Saturday, March 15, 2008

side of single please!

Being single is possibly one of the most misunderstood states of a woman’s status. When all you have to do is go to the local bookstore to find shelves of books proclaiming the glory of single women, it makes you wonder—why all the need for pro-single propaganda? I mean there are no books saying “high-five, ya found him!” so why the need for the “don’t worry, you WILL find him” books? Is it because there is some deep rooted concern within our consciousness that fears we’ll never get what our coupled-friends have, and single peers want? I think that having someone offers a certain sense of security and closeness. It makes it easier to enjoy the ride—after all, joy shared is joy doubled. What I mean is, when all the people around you seem to be in a “couple” relationship, and you don’t want to date someone-- you just want your friend back, you start to misplace your need for your friend and channel it into a need for someone romantic. Secretly, your body is trying to stay in alignment with your friend, and makes you think that if you, too, can get a boyfriend, then you and her will be able to relate again and be in the same “level”. But is this REALLY what YOU want?
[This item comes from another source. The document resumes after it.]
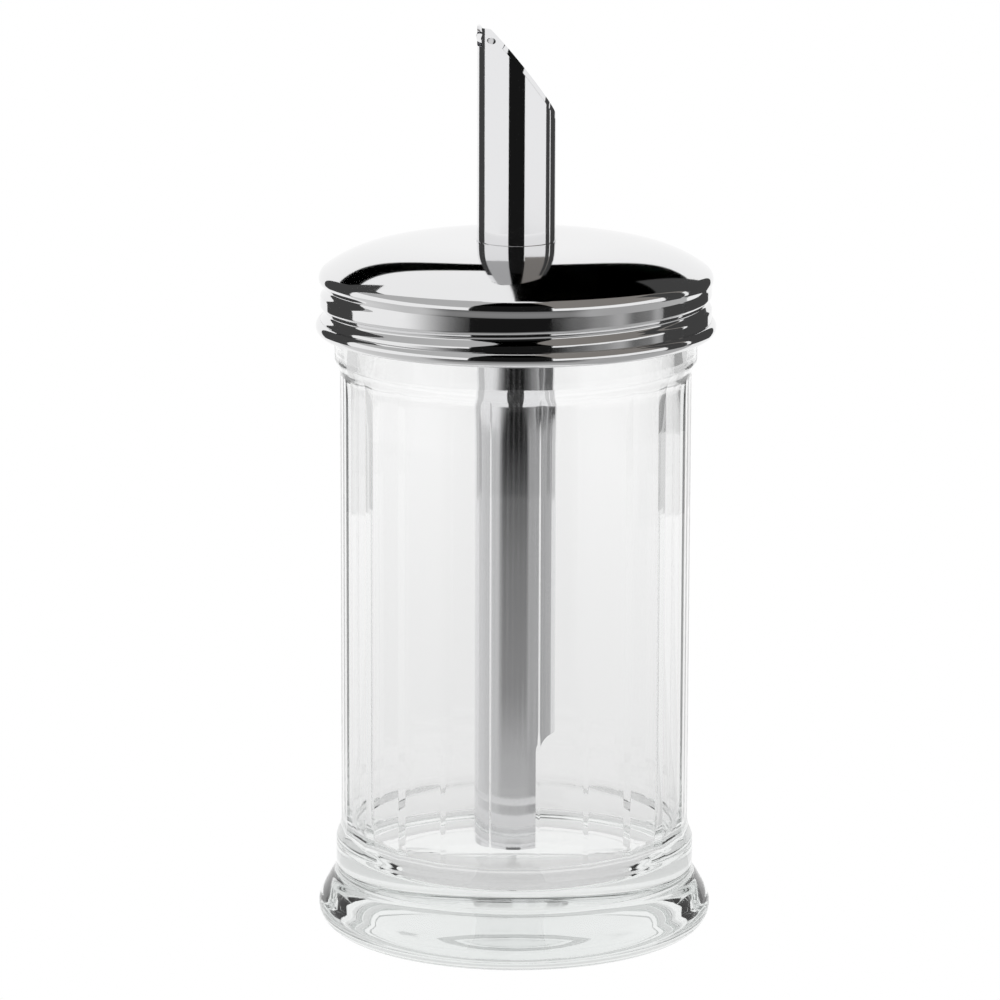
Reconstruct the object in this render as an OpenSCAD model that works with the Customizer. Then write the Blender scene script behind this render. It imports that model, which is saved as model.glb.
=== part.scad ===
// Sugar dispenser: a faceted glass jar, a screw lid with its thread rolled into the
// skirt, and a pouring tube whose slanted mouth is closed by a small hinged flap.
// Sizes in mm. The jar stands on z = 0 and +X is the side the mouth faces.

/* [Jar] */
// Widest radius of the foot
foot_radius = 38; // [34:0.5:42]
// Rounding of the foot's lower edge
foot_edge = 4.2; // [3:0.1:4.5]
// Height at which the foot runs into the lower band
foot_height = 11.2; // [10:0.1:12]
// How far the foot stands out beyond the plain bands
flare = 3.4; // [3:0.1:3.8]
// Wall of the bands and the neck
band_wall = 4.3; // [4:0.1:4.8]
// How far the ridges between the flats stand back from the bands
flat_step = 1.1; // [0.8:0.1:1.4]
// Number of flats round the body
flat_count = 22; // [20:1:24]
// Height of the lower ends of the flats
flats_bottom = 16.6; // [16:0.1:20]
// Length of the plain band between the flats and the lid
upper_band = 4.1; // [3.8:0.1:7]
// Radius of the cove at both ends of the flats
cove_radius = 4; // [3:0.1:5]
// Height of the inside floor
floor_height = 13; // [10:0.1:14]
// Rounding where the inside floor meets the wall
floor_corner = 9; // [6:0.1:12]
// Width of the ring the jar stands on
foot_ring = 4; // [3:0.1:5]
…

Anyone who’s been in a long-term relationship knows that its not always easy. Knows the sacrifices and consideration it takes, when you’re dependent upon by someone else. These feelings are easy to recognize, and are usually sensed after the infatuation wears off. What’s NOT easy to recognize is your need to need yourself, to be dependent upon no one but yourself, and feel okay with it. Being needed by no one...but your self. So although there may be times when it seems as thought having someone else to pair off with is the only way, maybe it is a more subtle call for you to be able to find completion within you. Cliché, maybe…but true? Certainly. Take care of yourself, love you. The more love you pour into your own cup, the easier it will be for others to follow.